To accommodate that change, the league gave the teams with the two best records double byes and introduced single-elimination playoff games in the first two rounds. Any team seeded below the top two had to face at least one win-or-go-home situation. Four teams every year lose a season’s work in 40 minutes.

This wasn’t a huge problem in 2016 or 2017 because the top two teams had much better records than everyone else. It wasn’t really an issue in 2018 because the Seattle Storm were miles ahead of the rest of the pack.

But it will become a problem this year, potentially in cruel ways.

As of Aug. 26, two weeks before the regular season’s end, the top five teams are separated by just three games in the standings. The Mystics lead the Connecticut Sun for the No. 1 seed by one game. The Los Angeles Sparks and Las Vegas Aces trail the Sun for the No. 2 seed by 1.5 games, and the Chicago Sky are a half game behind them. In the end, two of these teams must play one-and-done games, and the lowest seed of the group will play two.

“It’s awful,” Delle Donne said about the possibility of earning the No. 3 seed again. “It sucks to play an entire season and play great basketball and then you could be out in a single elimination game. It’s crap.”

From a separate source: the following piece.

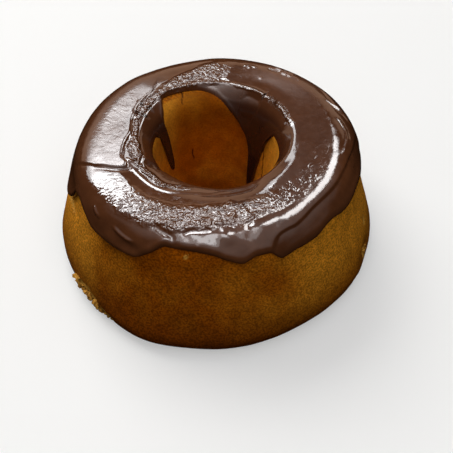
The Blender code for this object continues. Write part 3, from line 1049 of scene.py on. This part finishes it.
    def lift(self, run: Array, gaps: tuple[Array, Array], depth: Array, relief: Array) -> Array:
        """How far the top stands off the crust, rounded down to the crust at both edges.

        Args:
            run: In millimetres.
            gaps: The ways back from the outer edge and from the hole's, in millimetres.
            depth: The even thickness there, in millimetres.
            relief: How far the icing stands above that, in millimetres.

        Returns:
            The lifts, in millimetres.
        """
        outer, inner = (np.sqrt(1 - (1 - np.clip(gap / self.edge_round, 0, 1)) ** 2) for gap in gaps)
        beads = zip(gaps, self.beads)
        bead = sum(height * bell(gap - back, width) for gap, (height, back, width) in beads)
        deepest = self.deepest + self.deeper_in_hole * smooth_step(-9, -12, run)
        body = depth + np.maximum(relief, deepest) * outer + bead
        return self.edge_sink + outer * inner * (body - self.edge_sink)

    def finish_masks(self, azimuth: Array, run: Array) -> dict[Mask, Array]:
        """Where the icing is painted darker in the hole, as painted shade, and where it is dull, at runs in
        millimetres.
        """
        in_front = window(azimuth, (200, 215), (310, 330))
        # The hole mask is the icing's painted shade down the hole, starting higher in front.
        hole = smooth_step(-13, -22, run + 5 * in_front)
        film = window(azimuth, (116, 130), (201, 205)) * window(run, (-5, -1), (16, 21))
        dull = np.maximum(bell(turn_between(azimuth, 80), 26) * smooth_step(-8.6, -11, run), 0.62 * film)
        back_right = 0.8 * bell(turn_between(azimuth, 52), 22) * smooth_step(-4, 3, run)
        return {Mask.HOLE: hole, Mask.DULL: np.maximum(dull, back_right)}

    def build(self, material: bpy.types.Material) -> bpy.types.Object:
        """Makes the icing.

        Args:
            material: Its finish.

        Returns:
            The finished object.
        """
        stations = self.top_stations + self.under_stations
        mesh, azimuth, station = Ring(stations, self.sides, "poured_icing").roll()
        azimuth = self.crowd(azimuth)
        outer = around(OUTER_RUNS, azimuth)
        inner = -around(INNER_RUNS, azimuth)
        run = self.runs(station, outer, inner)
        flat = self.crust.place(azimuth, run * MM, np.zeros_like(run))
        crinkle = self.crinkle(azimuth, run, 1.1 * grain(flat, 6, 4.2))
        relief = self.relief(azimuth, run, flat, crinkle)
        lift = self.lift(run, (outer - run, run - inner), self.thickness(azimuth, run), relief)
        lift = np.where(station >= self.top_stations, self.under_sink, lift)
        lean = self.drip_lean * bell(turn_between(azimuth, self.drip_azimuth), self.drip_reach)
        azimuth = azimuth + lean * smooth_step(20, 64, -run)
        points = self.crust.place(azimuth, run * MM, lift * MM)
        settle(mesh, points, {Mask.CRINKLE: crinkle, **self.finish_masks(azimuth, run)})
        return show("poured_icing", mesh, material)


@dataclass
class Sponge:
    """The baked ring: its wall, foot and hole, with pores, crags and torn places."""

    crust: CrustLine
    sides: int = 600
    outer_step: float = 0.95
    inner_step: float = 1.7
    hidden_sink: float = -0.45
    crown_runs: tuple[float, float] = (15, -6)
    crown_stations: int = 8
    hole_start: float = -12
    mark_radius: float = 34
    mark_fade: float = 0.7
    mark_depth: float = 0.5
    tears: Rows = (
        # Azimuth, run, reach around in degrees and along, depth and roughness in millimetres.
        (257.9, 26.6, 0.9, 1.3, 0.2, 0.4),
        (218, 88, 8.0, 6.5, 0.5, 1.6),
        (228, 91, 6.0, 5.0, 0.4, 1.4),
        (340, 84, 2.6, 4.0, 0.4, 0.8),
        (330, 90, 3.0, 3.0, 0.3, 0.6),
        (194, 50, 6.0, 1.6, 0.3, 0.6),
        (345, 63, 1.5, 4.0, 0.3, 0.5),
    )
    marks: Rows = (
        # Cracks on the hole's wall, sunk a little and painted dark as painted shade: azimuth and depth down
        # the hole at both ends, and width.
        (115.0, 8.0, 119.5, 17.5, 0.32),
        (115.6, 53.5, 114.6, 62.5, 0.42),
        (34.0, 41.0, 30.0, 68.0, 0.4),
    )

    def runs(self) -> Array:
        """The closed cut's runs, from the outer foot over the crown and down the hole."""
        foot_in, foot_out = (value / MM for value in self.crust.ends())
        start, end = self.crown_runs
        outer = np.arange(foot_out, start, -self.outer_step)
        crown = np.linspace(start, end, self.crown_stations)[1:]
        inner = np.linspace(end, foot_in, round((end - foot_in) / self.inner_step))[1:]
        return np.concatenate((outer, crown, inner)) * MM

    def cracks(self, azimuth: Array, depth: Array) -> Array:
        """The cracks, from 0 to 1, at depths down the hole in millimetres; the finish paints them dark as
        painted shade.
        """
        mark = np.zeros_like(depth)
        for start, top, end, foot, width in self.marks:
            part = np.clip((depth - top) / (foot - top), 0, 1)
            beside = turn_between(azimuth, start + (end - start) * part + 0.5 * np.sin(depth * 0.9))
            across = bell(np.radians(beside) * self.mark_radius, width)
            fade = self.mark_fade
            along = window(depth, (top - fade, top + fade), (foot - fade, foot + fade))
            mark = np.maximum(mark, across * along)
        return mark

    def build(self, material: bpy.types.Material) -> bpy.types.Object:
        """Makes the sponge.

        Args:
            material: Its finish.

        Returns:
            The finished object.
        """
        runs = self.runs()
        mesh, azimuth, station = Ring(len(runs), self.sides, "sponge_ring").roll()
        run = runs[station]
        flat = self.crust.place(azimuth, run, np.zeros_like(run))
        height = flat[:, 2] / MM
        covered = smooth_step(0.0, 3.0, around(OUTER_RUNS, azimuth) - run / MM)
        covered = covered * smooth_step(0.0, 3.0, around(INNER_RUNS, azimuth) + run / MM)
        outside = smooth_step(0, 15 * MM, run)
        lift = 0.2 * grain(flat, 13, 2.2) + 0.05 * outside * grain(flat, 4, 4.4)
        torn = np.zeros_like(run)
        for middle, level, reach, rise, depth, rough in self.tears:
            there = bell(turn_between(azimuth, middle), reach) * bell(run / MM - level, rise)
            there = smooth_step(0.25, 0.7, there + 0.25 * grain(flat, 3.0, 8.8) * (there > 0.05))
            lift = lift + there * (rough * (grain(flat, 2.6, 9.9) + 0.6 * grain(flat, 1.3, 3.3)) - depth)
            torn = np.maximum(torn, there)
        mark = self.cracks(azimuth, -run / MM)
        lift = lift - self.mark_depth * mark + self.hidden_sink * covered
        stands = smooth_step(0.0, 2.5, height)
        points = self.crust.place(azimuth, run, lift * MM * stands)
        points[:, 2] = np.where(height < 0.05, 0.0, np.maximum(points[:, 2], 0.0))
        hole = (run < self.hole_start * MM).astype(float)
        settle(mesh, points, {Mask.TORN: torn, Mask.MARK: mark, Mask.HOLE: hole})
        return show("sponge_ring", mesh, material)


@dataclass
class Crumbs:
    """Loose crumbs that cling to the torn foot and lie under the notch."""

    crust: CrustLine
    seed: int = 11
    spread: float = 0.6
    lowest: float = 1.2
    raised: float = 0.35
    raggedness: float = 0.75
    paleness: float = 0.8
    heaps: Rows = (
        # Azimuth and spread, height and spread, count, smallest and largest size in millimetres.
        (219, 7.5, 8, 6.0, 60, 0.5, 1.8),
        (225, 6.0, 3, 3.0, 30, 0.4, 1.1),
        (340, 3.0, 16, 4.0, 9, 0.3, 0.7),
        (258, 0.7, 69.8, 0.7, 6, 0.25, 0.5),
        (193, 5.0, 46.5, 1.0, 9, 0.25, 0.6),
    )

    def build(self, material: bpy.types.Material) -> bpy.types.Object:
        """Makes the crumbs as one mesh.

        Args:
            material: Their finish.

        Returns:
            The finished object.
        """
        draw = np.random.default_rng(self.seed)
        foot_out = self.crust.ends()[1]
        path = np.linspace(0, foot_out, 400)
        heights = self.crust.point(path)[1]
        shape = bmesh.new()
        for azimuth, turn, level, rise, count, small, large in self.heaps:
            for _ in range(count):
                size = draw.uniform(small, large) * MM
                angle = azimuth + turn * draw.normal() * self.spread
                height = max(level + rise * draw.normal() * self.spread, self.lowest) * MM
                run = np.interp(-height, -heights, path)
                spot = self.crust.place(*(np.array([value]) for value in (angle, run, size * self.raised)))[0]
                spot[2] = max(spot[2], size * 0.9)
                made = bmesh.ops.create_icosphere(shape, subdivisions=2, radius=size)
                stretch = Vector((draw.uniform(0.7, 1.4), draw.uniform(0.7, 1.4), draw.uniform(0.45, 0.8)))
                phase = draw.uniform(0, 50)
                for vertex in made["verts"]:
                    lump = noise.noise(vertex.co / size * 1.1 + Vector((phase, 0, 0)))
                    vertex.co = vertex.co * stretch * (1 + self.raggedness * lump)
                turned = Matrix.Rotation(draw.uniform(0, 2 * math.pi), 4, "Z")
                bmesh.ops.transform(shape, matrix=Matrix.Translation(spot) @ turned, verts=made["verts"])
        mesh = bpy.data.meshes.new("loose_crumbs")
        shape.to_mesh(mesh)
        count = len(shape.verts)
        shape.free()
        layer = mesh.attributes.new(Mask.TORN.value, "FLOAT", "POINT")
        layer.data.foreach_set("value", np.full(count, self.paleness, np.float32))
        return show("loose_crumbs", mesh, material)


COOL: Colour = (0.96, 0.98, 1.0)
WARM: Colour = (1.0, 0.97, 0.92)
AMBER: Colour = (1.0, 0.66, 0.46)


@dataclass(frozen=True)
class Softbox:
    """A rectangular light that faces a target, with its long side along a given direction."""

    name: str
    place: tuple[float, ...]
    target: tuple[float, ...]
    upright: tuple[float, ...]
    width: float
    height: float
    radiance: float
    colour: Colour = (1.0, 1.0, 1.0)
    lights_surfaces: bool = False
    shows_in_gloss: bool = True

    def hang(self) -> None:
        """Adds the light to the scene."""
        lamp = bpy.data.lights.new(self.name, "AREA")
        lamp.shape = "RECTANGLE"
        lamp.size = self.width
        lamp.size_y = self.height
        lamp.energy = self.radiance * math.pi * self.width * self.height
        lamp.color = self.colour
        thing = bpy.data.objects.new(self.name, lamp)
        bpy.context.scene.collection.objects.link(thing)
        backwards = (Vector(self.place) - Vector(self.target)).normalized()
        sideways = Vector(self.upright).cross(backwards).normalized()
        axes = Matrix((sideways, backwards.cross(sideways), backwards)).transposed()
        thing.matrix_world = Matrix.Translation(self.place) @ axes.to_4x4()
        thing.visible_camera = False
        thing.visible_diffuse = self.lights_surfaces
        thing.visible_glossy = self.shows_in_gloss


@dataclass
class Studio:
    """The floor, the lights and the camera."""

    camera_distance: float = 0.493
    camera_elevation: float = 50.4
    focal_length: float = 59.6
    shift: tuple[float, float] = (0.0236, -0.0026)
    floor_reach: float = 4.0
    world_colour: Colour = COOL
    dome_strength: float = 0.9
    lights: tuple[Softbox, ...] = (
        Softbox("window_gloss", (-1.032, 1.0, 1.55), (-1.032, 0, 1.55), (0, 0, 1), 1.96, 0.80, 26.0, COOL),
        Softbox(
            "window_sill_gloss", (-1.032, 1.0, 0.98), (-1.032, 0, 0.98), (0, 0, 1), 1.96, 0.34, 9.6, COOL
        ),
        Softbox("top_gloss", (-0.06, -0.03, 1.2), (-0.06, -0.03, 0), (0, 1, 0), 0.40, 0.34, 7.5, COOL),
        Softbox("top_haze", (-0.10, -0.08, 1.21), (-0.10, -0.08, 0), (0, 1, 0), 0.8, 0.6, 2.4, COOL),
        Softbox("wall_haze", (-0.4, 1.2, 0.5), (-0.4, 0, 0.5), (0, 0, 1), 3.2, 0.6, 1.0, AMBER),
        Softbox("side_gloss", (0.29, 0.40, 0.763), (0, 0, 0.08), (0.128, 0.456, -0.286), 0.16, 0.5, 14.0),
        Softbox("side_haze", (0.292, 0.403, 0.767), (0, 0, 0.08), (0.128, 0.456, -0.286), 0.20, 0.60, 4.5),
        Softbox("window_fill", (-0.9, 1.2, 1.6), (0, 0, 0.04), (0, 0, 1), 1.8, 1.4, 4.2, WARM, True, False),
        Softbox("room_fill", (0.2, -1.5, 1.7), (0, 0, 0.04), (0, 0, 1), 2.6, 2.0, 0.8, WARM, True, False),
    )

    def lay_floor(self, effects: SharedEffects) -> None:
        """Adds the plain pale floor."""
        shape = bmesh.new()
        bmesh.ops.create_grid(shape, x_segments=8, y_segments=8, size=self.floor_reach)
        mesh = bpy.data.meshes.new("pale_floor")
        shape.to_mesh(mesh)
        shape.free()
        floor = show("pale_floor", mesh, FloorFinish().dress(effects))
        floor.visible_diffuse = False
        floor.visible_glossy = False

    def light(self) -> None:
        """Hangs the softboxes and sets the pale surroundings."""
        for softbox in self.lights:
            softbox.hang()
        world = bpy.data.worlds.new("pale_room")
        world.use_nodes = True
        wiring = Wiring(world.node_tree)
        sky = world.node_tree.nodes["Background"]
        sky.inputs["Color"].default_value = (*self.world_colour, 1)
        rise = wiring.add("SeparateXYZ", Vector=wiring.add("TexCoord").outputs["Generated"]).outputs["Z"]
        wiring.feed(sky.inputs["Strength"], wiring.spread(rise, 0.52, 1.0, 0.0, self.dome_strength))
        bpy.context.scene.world = world
        bpy.context.scene.view_settings.view_transform = "Standard"

    def aim_camera(self) -> None:
        """Puts the camera where the photograph was taken from."""
        lens = bpy.data.cameras.new("camera")
        lens.lens = self.focal_length
        lens.sensor_width = 36
        lens.shift_x, lens.shift_y = self.shift
        camera = bpy.data.objects.new("camera", lens)
        bpy.context.scene.collection.objects.link(camera)
        tilt = math.radians(self.camera_elevation)
        camera.location = (0, -self.camera_distance * math.cos(tilt), self.camera_distance * math.sin(tilt))
        camera.rotation_euler = (math.pi / 2 - tilt, 0, 0)
        bpy.context.scene.camera = camera


def main() -> None:
    """Builds the cake's looks, dresses them and sets the studio."""
    logging.basicConfig(level=logging.INFO, format="%(name)s: %(message)s")
    effects = SharedEffects()
    crust = CrustLine()
    crust_finish = CrustFinish().dress(effects)
    sponge = Sponge(crust).build(crust_finish)
    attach(sponge, "root")
    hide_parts(Node.CAKE.value)
    icing = IcingCoat(crust).build(IcingFinish().dress(effects))
    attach(icing, "root")
    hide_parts(Node.ICING.value)
    crumbs = Crumbs(crust).build(crust_finish)
    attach(crumbs, "root")
    studio = Studio()
    studio.lay_floor(effects)
    studio.light()
    studio.aim_camera()


if __name__ == "__main__":
    main()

This year’s WNBA season has been highly competitive, but that’s in part because the W is missing many of its biggest stars due to injury or absence. Seattle’s star duo of Breanna Stewart and Sue Bird, Minnesota’s six-time all-star Maya Moore, and Atlanta’s five-time all-star Angel McCoughtry haven’t played a game all season. Phoenix’s legend Diana Taurasi missed 16 games before returning Sunday. LA Sparks star Candace Parker missed 12 games, Las Vegas Aces young sensation A’ja Wilson missed eight, and veteran Mystics point guard Kristi Toliver has missed six (and counting).

Parity wasn’t created naturally, but now it’s here. The W’s playoff system won’t treat its now-healthy stars kindly. Parker’s had no games to spare since returning from injury to put her team in contention for a double bye, and Taurasi’s almost assured to have to play two single-elimination games.

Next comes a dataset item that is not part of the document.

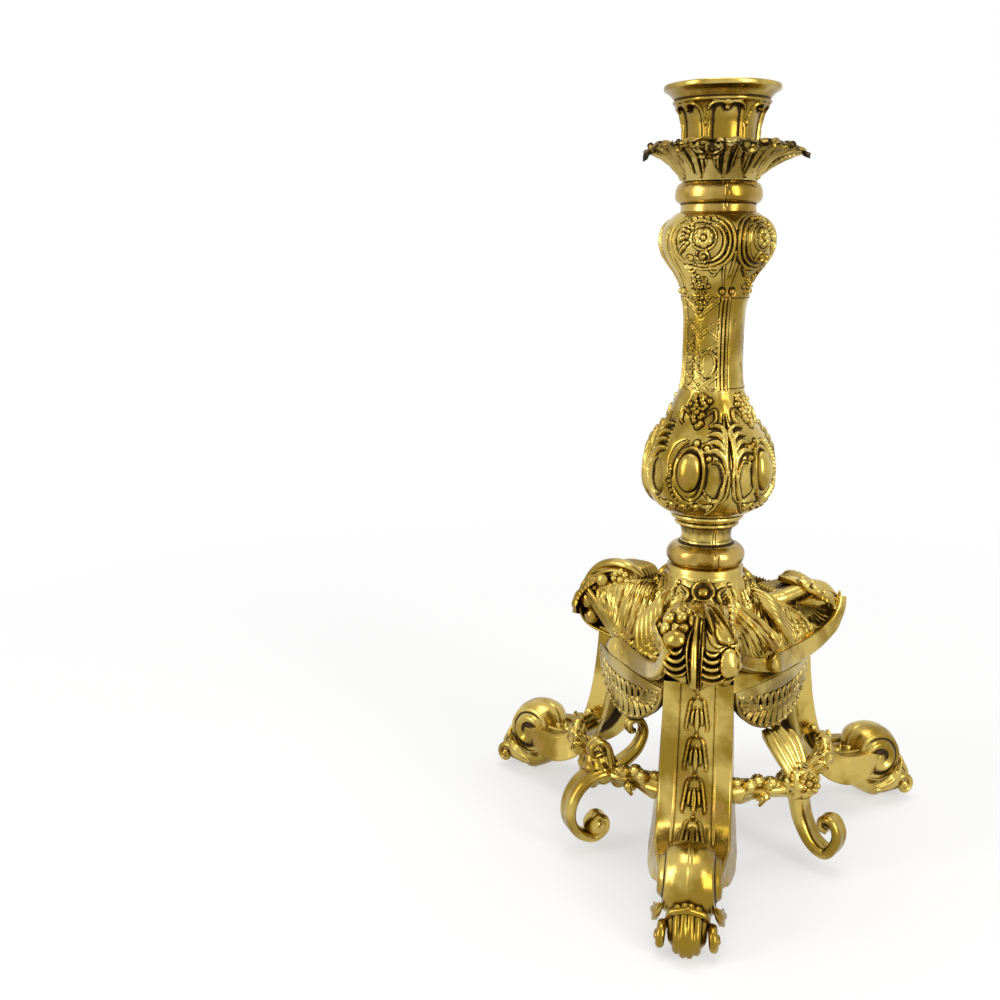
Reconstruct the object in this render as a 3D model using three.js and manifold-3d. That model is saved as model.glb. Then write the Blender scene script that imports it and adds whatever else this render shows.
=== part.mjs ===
// A tripod candlestick of cast, chased and gilded brass, about 305 mm tall.
// Every casting is a separate solid. A threaded rod draws the candle cup, the drip pan,
// the collar, the stem and the lower ring down on the base; the legs are screwed on below.
// Millimetres, +Z up, table at z = 0, the front leg points along -Y.

import * as THREE from 'three';
import { mergeVertices } from 'three/addons/utils/BufferGeometryUtils.js';
import Module from 'manifold-3d';

const wasm = await Module();
wasm.setup();

// ------------------------------------------------------------------ driving dimensions

const CLEARANCE = 0.3; // play between castings that meet on a curved or cut face
const FRONT = -90; // azimuth of the front leg, degrees
const LEG_COUNT = 3;

// Stack on the axis, each height measured on its own piece.
const BODY_HEIGHT = 41; // leg seat to the top of the base
const LOWER_RING_HEIGHT = 8.5;
const STEM_HEIGHT = 132.5;
const COLLAR_HEIGHT = 11;
const PAN_FLOOR = 2.5; // thickness of the pan under the cup
const CUP_HEIGHT = 33.5;

// Threaded rod through the stack, with its nut and washer under the base.
const ROD_RADIUS = 3;
const ROD_TAIL = 3; // rod showing below the nut
const ROD_GRIP = 8; // rod screwed into the cup
const NUT_ACROSS_FLATS = 10;
const NUT_HEIGHT = 5;
const WASHER_RADIUS = 9;
const WASHER_THICKNESS = 1.6;

// Candle cup.
const SOCKET_RADIUS = 11.3; // takes a 22 mm candle
const SOCKET_DEPTH = 21;
const SOCKET_DRAFT = 0.3; // radius lost from mouth to floor
const CUP_FOOT_RADIUS = 12.4;
const CUP_BODY_RADIUS = 14.6;
const CUP_STEP_RADIUS = 17;
const CUP_RIM_RADIUS = 22.3;
const CUP_RIM_BAND = 2.6; // height of the rim's upright edge
const CUP_RIM_FLARE = 8; // height of the flare under the band
const CUP_LIP_WIDTH = 2.6; // flat top of the rim
const CUP_PANELS = 6;
const PANEL_WIDTH = 11.4;
const PANEL_DEPTH = 1.6;
const PANEL_SILL = 4.5; // above the cup's foot
const PANEL_HEIGHT = 18.5;

// Drip pan, a dished leaf rosette.
const PAN_SEAT_RADIUS = 14.5;
const PAN_RADIUS = 27;
const PAN_RISE = 13; // seat to the leaf tips
const PAN_WALL = 2;
const PAN_LOBES = 12;
const PAN_LOBE_DEPTH = 1.4;
const PAN_LEAF_REACH = 6.5; // the two long side leaves stand this far out of the rest
const PAN_LEAF_SPREAD = 11; // half angle of a long leaf, degrees

// Collar and lower ring.
const COLLAR_RADIUS = 16.8;
const COLLAR_NECK_RADIUS = 14.7;
const COLLAR_NECK_HEIGHT = 3.4;
const LOWER_RING_RADIUS = 15.7;
const LOWER_RING_NECK_RADIUS = 13.2;

// Baluster stem: knop, shaft and bulb, with four faces between smooth corners. Neighbouring
// faces are mirror images: a ring on the knop, a cabochon between two oval frames on the bulb.
const STEM_TOP_RADIUS = 17;
const KNOP_RADIUS = 22.4;
const KNOP_HEIGHT = 31; // stem top to the foot of the knop
const SHAFT_RADIUS = 12.4;
const BULB_RADIUS = 26.6;
const BULB_BASE = 9; // stem foot to the fillet under the bulb
const BULB_HEIGHT = 53;
const STEM_FOOT_RADIUS = 10.6;
const STEM_WALL = 3.5;
const STEM_CROWN = 5; // solid ends round the rod
const STEM_FACES = 4;
const STEM_CORNER = -69.5; // azimuth of the first corner
const CORNER_DEPTH = 0.04; // how far a corner lies back, share of the radius
const CORNER_SPREAD = 12; // half angle, degrees
const RING_RADIUS = 11.5; // on the knop
const RING_OFFSET = 3; // beside the middle of its face
const CABOCHON_HEIGHT = 15;
const CABOCHON_WIDTH = 9;
const CABOCHON_OFFSET = 3.5;
const CABOCHON_PROUD = 2;
const FRAME_HEIGHT = 16; // oval frames on the bulb
const FRAME_WIDTH = 9;
const FRAME_OFFSETS = [-12.5, 13.5];
const FRAME_DROP = 3; // middle of the frames below the cabochon's
const MOULDING_WIDTH = 3.6; // of rings and frames
const MOULDING_PROUD = 1.1;

// Base body: a hollow three-cornered dome whose corners roll out into volutes.
const BODY_TOP_RADIUS = 15.6;
const BODY_NECK_HEIGHT = 4;
const BODY_SIDE_RADIUS = 38.5; // middle of a side, at the lower edge
const BODY_CORNER_RADIUS = 49; // corner, at the lower edge
const BODY_WALL = 3;
const BODY_CROWN = 8; // thickness at the rod
const BOSS_RADIUS = 4;
const VOLUTE_BACK = 29; // innermost point of a corner volute
const VOLUTE_REACH = 61.5; // outermost point
const VOLUTE_HALF_WIDTH = 9.5;
const VOLUTE_HOLLOW = 6; // depth of the hollow in each side of a volute
const BAND_HEIGHT = 7.4;
const BAND_RISE = 2; // its lower edge above the legs' tops
const BAND_THICKNESS = 4.4;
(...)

Worse, the top-five seeds could all be decided by a tiebreaker. If teams are tied by overall record, the league looks at head-to-head record, and that’ll include games these superstars missed.

Here are the standings:

1. Washington Mystics, 21-8
2. Connecticut Sun, 20-9
3. Los Angeles Sparks, 18-10
4. Las Vegas Aces, 19-11
5. Chicago Sky, 18-11

Here are the tiebreaker scenarios:


  • 1-2 series loss against Mystics (One loss was postponed due to an earthquake at halftime, and Liz Cambage didn’t play in that second half.)
  • 2-1 series win over the Sky
  • 1-2 series loss against the Sun
  • Trailing the Sparks, 1-2, with one game on Aug. 31. A win would move the tiebreaker in favor of the team with the best record against .500 teams. (One loss came without A’ja Wilson)

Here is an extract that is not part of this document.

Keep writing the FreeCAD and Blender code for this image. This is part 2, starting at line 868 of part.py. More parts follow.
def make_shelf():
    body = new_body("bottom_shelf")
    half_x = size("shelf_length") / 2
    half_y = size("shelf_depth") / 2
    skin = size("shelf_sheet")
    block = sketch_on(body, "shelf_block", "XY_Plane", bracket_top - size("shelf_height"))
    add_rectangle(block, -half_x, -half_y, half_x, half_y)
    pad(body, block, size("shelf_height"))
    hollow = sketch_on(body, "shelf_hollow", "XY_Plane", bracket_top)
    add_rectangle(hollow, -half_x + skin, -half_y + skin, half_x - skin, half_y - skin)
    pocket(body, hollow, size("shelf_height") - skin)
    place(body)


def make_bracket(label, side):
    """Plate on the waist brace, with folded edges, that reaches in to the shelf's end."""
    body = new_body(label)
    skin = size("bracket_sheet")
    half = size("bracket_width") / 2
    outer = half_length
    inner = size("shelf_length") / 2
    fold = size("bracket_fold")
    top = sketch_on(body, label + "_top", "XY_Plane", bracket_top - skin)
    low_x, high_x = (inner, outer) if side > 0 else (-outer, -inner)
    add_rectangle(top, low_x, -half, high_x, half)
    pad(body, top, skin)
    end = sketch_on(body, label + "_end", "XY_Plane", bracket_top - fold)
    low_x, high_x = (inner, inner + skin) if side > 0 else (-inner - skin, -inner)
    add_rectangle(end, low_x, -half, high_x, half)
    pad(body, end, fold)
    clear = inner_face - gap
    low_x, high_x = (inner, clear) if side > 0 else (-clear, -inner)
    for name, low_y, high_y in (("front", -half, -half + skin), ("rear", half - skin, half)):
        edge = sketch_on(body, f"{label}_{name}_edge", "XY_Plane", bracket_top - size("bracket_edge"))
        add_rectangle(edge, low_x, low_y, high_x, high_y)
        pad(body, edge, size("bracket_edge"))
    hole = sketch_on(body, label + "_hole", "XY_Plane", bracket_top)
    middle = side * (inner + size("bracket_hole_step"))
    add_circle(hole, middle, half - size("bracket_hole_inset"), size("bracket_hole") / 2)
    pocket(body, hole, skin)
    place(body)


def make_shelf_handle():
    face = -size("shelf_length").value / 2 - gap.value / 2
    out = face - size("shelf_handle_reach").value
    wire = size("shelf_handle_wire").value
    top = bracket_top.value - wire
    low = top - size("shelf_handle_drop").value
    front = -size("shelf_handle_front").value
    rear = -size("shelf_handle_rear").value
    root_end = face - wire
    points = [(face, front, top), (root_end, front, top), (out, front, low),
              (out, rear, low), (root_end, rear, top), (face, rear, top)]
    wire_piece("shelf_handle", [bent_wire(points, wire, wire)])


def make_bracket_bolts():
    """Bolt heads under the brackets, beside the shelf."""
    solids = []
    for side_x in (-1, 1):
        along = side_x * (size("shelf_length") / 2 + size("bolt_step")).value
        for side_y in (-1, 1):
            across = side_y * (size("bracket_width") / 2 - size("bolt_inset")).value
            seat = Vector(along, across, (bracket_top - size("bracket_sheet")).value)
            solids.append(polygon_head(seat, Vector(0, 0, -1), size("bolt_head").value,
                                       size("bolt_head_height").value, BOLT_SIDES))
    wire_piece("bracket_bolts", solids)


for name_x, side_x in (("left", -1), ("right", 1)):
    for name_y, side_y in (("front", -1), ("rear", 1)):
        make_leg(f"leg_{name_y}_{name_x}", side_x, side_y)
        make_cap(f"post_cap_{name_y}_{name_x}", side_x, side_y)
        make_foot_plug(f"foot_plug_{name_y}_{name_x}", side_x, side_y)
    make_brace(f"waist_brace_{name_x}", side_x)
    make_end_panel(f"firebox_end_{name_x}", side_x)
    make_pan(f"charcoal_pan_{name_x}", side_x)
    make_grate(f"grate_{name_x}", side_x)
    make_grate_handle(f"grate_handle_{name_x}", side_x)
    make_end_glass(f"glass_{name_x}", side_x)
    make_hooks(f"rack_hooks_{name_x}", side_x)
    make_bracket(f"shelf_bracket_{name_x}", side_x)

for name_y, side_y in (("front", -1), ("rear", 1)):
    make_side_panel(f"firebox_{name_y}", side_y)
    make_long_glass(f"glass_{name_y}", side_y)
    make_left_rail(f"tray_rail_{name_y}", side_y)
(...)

  • 2-1 series win over the Aces
  • 2-1 series win over the Sky
  • 1-1 tie against the Sparks (One loss came after Delle Donne broke her nose in the opening minute)
  • 1-2 series loss against the Sun (One loss came without Delle Donne)


  • 1-2 series loss against the Aces
  • 1-2 series loss against the Mystics
  • 1-2 series loss against the Sparks (One loss came without Courtney Vandersloot)
  • 1-1 series tie against the Sun, with one game on Sept. 6


  • 2-1 series lead over the Aces, with one game on Aug. 31. A loss would move the tiebreaker in favor of the team with the best record against .500 teams. (One Sparks loss came without Candace Parker)
  • 1-2 series loss against the Mystics
  • 2-1 series win over the Sky
  • 2-1 series win over the Sun


  • 2-1 series win over the Aces
  • 2-1 series win over the Mystics
  • 1-2 series loss against the Sparks
  • 1-1 series tie against the Sky, with one game on Sept. 6

The good news is the final two weeks of the regular season will be intense, with every game having significant playoff implications at the top.

No matter how it shakes, though, someone will get the short end of the stick. For the first time, the single-elimination format will have unintended consequences that could make parts of the postseason a huge bummer.